Step 1: Read the Traceback. The error message shows the line number. Go to that line in your code.
Step 2: Print the List and Index. Just before the error line, add print statements. Print the list. Print its length. Print the index you are trying to use.
# Debugging example
my_list = get_data_from_somewhere() # A function that returns a list
idx = calculate_index() # A function that returns an index
print(f"List: {my_list}") # Check the list contents
print(f"List length: {len(my_list)}") # Check the length
print(f"Trying index: {idx}") # Check the index
# The problematic line
item = my_list[idx]
Step 3: Check Loop Conditions. If the error is in a loop, check your range() or while condition. Remember, range(len(list)) goes from 0 to len(list)-1.
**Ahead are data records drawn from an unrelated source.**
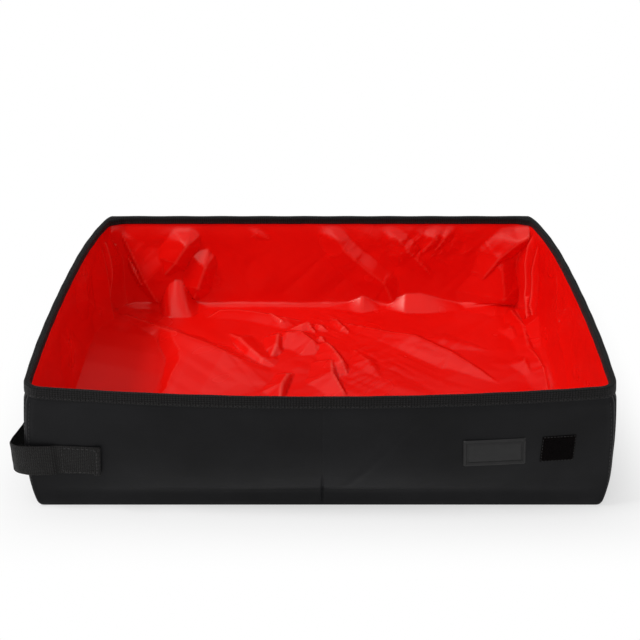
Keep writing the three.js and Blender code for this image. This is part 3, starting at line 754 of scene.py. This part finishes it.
def corner_film(side, end, rises):
    """Corner of the lining, from the end panel's edge round to the long panel's edge. end is -1 in front and
    1 behind. One spare column beyond each edge lies on that neighbour, and its rise is the neighbour's."""
    z = FLOOR_Z + rises
    depth = lining_depth(z)
    half_x, half_y = half_sides(z, depth)
    share = np.clip(z / TRAY_H, 0, 1)
    wide, long = (BACK_RX, BACK_RY) if end > 0 else (FRONT_R, FRONT_R)
    radius_x = corner_radius(wide, share, depth)
    radius_y = corner_radius(long, share ** (2 if end > 0 else 1), depth)
    looser = CORNER_SLACK * (1 - eased((z - 50) / 32)) if end > 0 else 0
    radius_x, radius_y = radius_x + looser, radius_y + looser
    edge_y = (PLAN_Y - rises) / FLOOR_Y * half_y
    edge_x = long_wall_edge(z) / FLOOR_X * half_x
    t = np.linspace(0, 1, CORNER_CELLS["a"])[:, None]
    up_end = edge_y + (np.maximum(half_y - radius_y, edge_y + 0.05) - edge_y) * t
    turn = np.linspace(0, math.pi / 2, CORNER_CELLS["arc"])[1:, None]
    arc_x = half_x - radius_x + radius_x * np.cos(turn)
    arc_y = half_y - radius_y + radius_y * np.sin(turn)
    t = np.linspace(0, 1, CORNER_CELLS["b"])[1:, None]
    across = half_x - radius_x + (edge_x - (half_x - radius_x)) * t
    x = np.concatenate([np.broadcast_to(half_x, up_end.shape), arc_x, across])
    y = np.concatenate([up_end, arc_y, np.broadcast_to(half_y, across.shape)])
    x = np.concatenate([half_x[None], x, edge_x[None] - CELL])
    y = np.concatenate([edge_y[None] - CELL, y, half_y[None]])
    lean_x, lean_y = np.gradient(y, axis=0), -np.gradient(x, axis=0)
    size = np.hypot(lean_x, lean_y)
    tucked = (lean_x < 0) | (lean_y < 0)
    lean_x, lean_y = np.abs(lean_x) / size, np.abs(lean_y) / size
    on_end = film_rise(side * (FLOOR_X + rises) + 0 * y, end * y / half_y * FLOOR_Y)
    on_long = film_rise(side * x / half_x * FLOOR_X, end * (FLOOR_Y + rises) + 0 * x)
    rise = lean_x**2 * on_end + lean_y**2 * on_long - TUCK * tucked
    x, y, z = x - rise * lean_x, y - rise * lean_y, z + 0 * x
    inset_x, inset_y = FLOOR_X * (1 - x / half_x), FLOOR_Y * (1 - y / half_y)
    flat_x, flat_y = side * x / half_x * FLOOR_X, end * y / half_y * FLOOR_Y
    inset_x, inset_y, up = bridged(flat_x, flat_y, inset_x, inset_y, z - FLOOR_Z)
    z = FLOOR_Z + up
    half_x, half_y = half_sides(z, lining_depth(z))
    x, y = half_x * (1 - inset_x / FLOOR_X), half_y * (1 - inset_y / FLOOR_Y)
    x, y = bowed(x, end * y, z, half_x, half_y)
    points = np.stack([side * x, rounded_in(x, y, z, lining_depth(z)), z], -1)
    return points if side * end < 0 else points[::-1]


for side, sign in (("left", -1), ("right", 1)):
    columns = left_columns if sign < 0 else right_columns
    share = (spare(columns) - CREASE_X) / (sign * PLAN_X - CREASE_X)
    Share, Rise = np.meshgrid(share, spare(rises), indexing="ij")
    for wall, end in (("front", -1), ("back", 1)):
        X = CREASE_X + Share * (sign * long_wall_edge(FLOOR_Z + Rise) - CREASE_X)
        Y = end * (FLOOR_Y + Rise)
        panel = film_panel(f"film_{wall}_{side}", film_points(X, Y)[::end])
        with_wall(panel)
        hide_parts(f"lining_{wall}_{side}")
        corner = film_panel(f"film_corner_{wall}_{side}", corner_film(sign, end, spare(rises)))
        with_corner(corner, side)
        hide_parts(f"lining_corner_{wall}_{side}")
    Row, Rise = np.meshgrid(spare(end_rows) / PLAN_Y, spare(rises), indexing="ij")
    points = film_points(sign * (FLOOR_X + Rise), Row * (PLAN_Y - Rise))
    panel = film_panel(f"film_end_{side}", points[::-sign])
    with_wall(panel)
    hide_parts(f"lining_end_{side}")


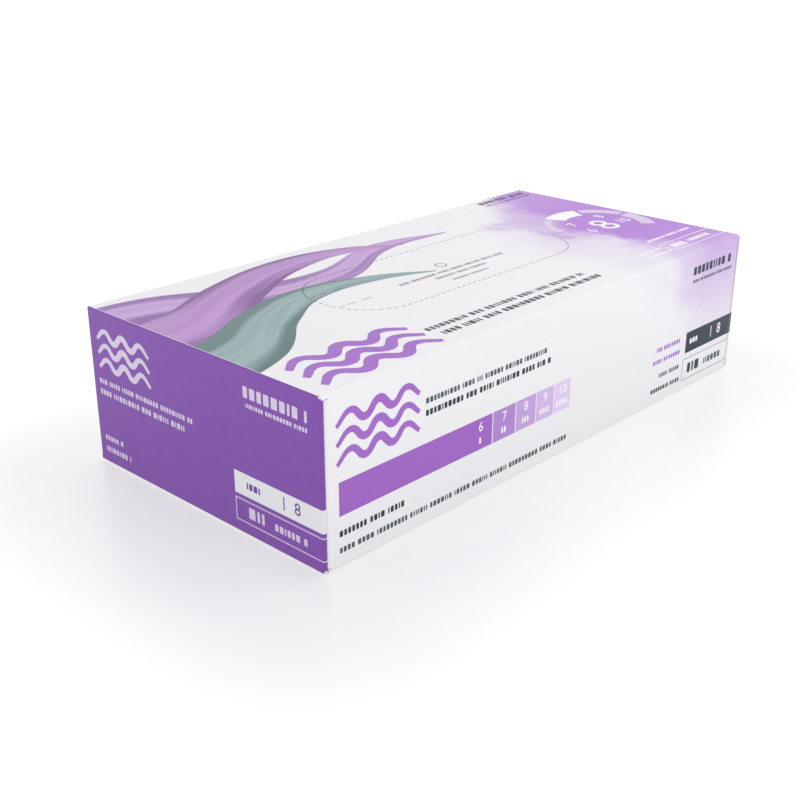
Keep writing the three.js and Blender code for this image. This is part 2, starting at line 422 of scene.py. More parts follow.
def thicken_board(printed, second_print=None):
    """Turn the sheet in edit mode into board, with its printed materials first in the slots.

    Faces whose middle passes the test second_print take the second material.
    """
    piece = bpy.context.object
    for material in (*printed, board_core, board_inside):
        piece.data.materials.append(material)
    if second_print:
        pick("FACE", second_print)
        piece.active_material_index = 1
        bpy.ops.object.material_slot_assign()
    bpy.ops.mesh.select_all(action="SELECT")
    bpy.ops.object.mode_set(mode="OBJECT")
    apply_modifier(
        piece, "SOLIDIFY", thickness=BOARD, offset=-1, use_even_offset=True,
        material_offset_rim=len(printed), material_offset=len(printed) + 1,
    )


# %% [markdown]
# ## The perforated oval
# A perforation is a row of short slits with uncut nicks between them. On the top it follows a long oval.
# The oval is a rectangle with its four corners rounded by a vertex bevel, and three things are made from
# it: the sheet that tears out, the cutter for the window that is left, and the line that the slits
# follow. One slit is modelled, an Array repeats it at the pitch of the blade, and a Curve modifier bends
# the row round the line.

# %% The oval and its slits
OVAL_LENGTH, OVAL_WIDTH, OVAL_CORNER = 127.5, 45.5, 21
SLIT_PITCH = 2.9
SLIT_LENGTH = 1.8
SLIT_WIDTH = 0.4
CUT_DEPTH = 4

tear_low, tear_high = box_in_mm("tear_out_panel")
oval_middle = Vector(((tear_low.x + tear_high.x) / 2, (tear_low.y + tear_high.y) / 2, HEIGHT))


def start_oval():
    """A flat oval in the plane of the top, open in edit mode."""
    start(bpy.ops.mesh.primitive_plane_add, size=1, location=oval_middle)
    resize(OVAL_LENGTH, OVAL_WIDTH, oval_middle)
    bpy.ops.mesh.bevel(offset=OVAL_CORNER, segments=24, affect="VERTICES")


start_oval()
bpy.ops.mesh.delete(type="ONLY_FACE")
bpy.ops.object.mode_set(mode="OBJECT")
edge_line = bpy.context.object
points = [vertex.co for vertex in edge_line.data.vertices]
sides = [[points[index] for index in edge.vertices] for edge in edge_line.data.edges]
oval_round = sum((side[0] - side[1]).length for side in sides)
bpy.ops.object.convert(target="CURVE")
edge_line = bpy.context.object

slit_count = round(oval_round / SLIT_PITCH)
bpy.ops.object.select_all(action="DESELECT")
slit_size = (SLIT_LENGTH, SLIT_WIDTH, CUT_DEPTH)
bpy.ops.mesh.primitive_cube_add(size=1, location=(SLIT_LENGTH / 2, 0, 0), scale=slit_size)
bpy.ops.object.transform_apply(location=True, rotation=True, scale=True)
slits = bpy.context.object
apply_modifier(
    slits, "ARRAY", count=slit_count, use_relative_offset=False, use_constant_offset=True,
    constant_offset_displace=(oval_round / slit_count, 0, 0),
)
apply_modifier(slits, "CURVE", object=edge_line)
print(f"{slit_count} slits round {oval_round:.0f} mm")

# %% [markdown]
# The pull tab is marked by two short rows of slits that run inwards from the left end of the oval. They
# are cubes added to the same cutter in edit mode.

# %% Slits of the pull tab
TAB_WIDTH = 15
TAB_SLITS = ({"start": 1.5, "length": 2}, {"start": 5, "length": 4}, {"start": 12, "length": 4.5})

end_run = OVAL_WIDTH / 2 - OVAL_CORNER
tab_rise = TAB_WIDTH / 2 - end_run
tab_edge = oval_middle.x - OVAL_LENGTH / 2 + OVAL_CORNER - math.sqrt(OVAL_CORNER**2 - tab_rise**2)
bpy.ops.object.mode_set(mode="EDIT")
for side in (-1, 1):
    for slit in TAB_SLITS:
        middle = (tab_edge + slit["start"] + slit["length"] / 2, oval_middle.y + side * TAB_WIDTH / 2, HEIGHT)
        slit_size = (slit["length"], SLIT_WIDTH, CUT_DEPTH)
        bpy.ops.mesh.primitive_cube_add(size=1, location=middle, scale=slit_size)
bpy.ops.object.mode_set(mode="OBJECT")
# The slit walls take the grey of painted shade
slits.data.materials.append(slit_wall_painted_shade)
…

Step 4: Verify List Contents. Make sure your list is not empty when you think it has data. A function might return an empty list under certain conditions.
Conclusion
The "list index out of range" error is a fundamental Python lesson. It teaches you about list boundaries and careful programming. The key is to remember that list indices start at 0 and end at length-1.
To avoid it, check lengths, use direct loops, and handle potential errors. Use debugging prints to see what your code is doing. With practice, you will make this error less often.
Understanding this error makes you a better programmer. It helps you write more robust and reliable Python code. Keep these solutions in mind. Your future self will thank you when your programs run smoothly.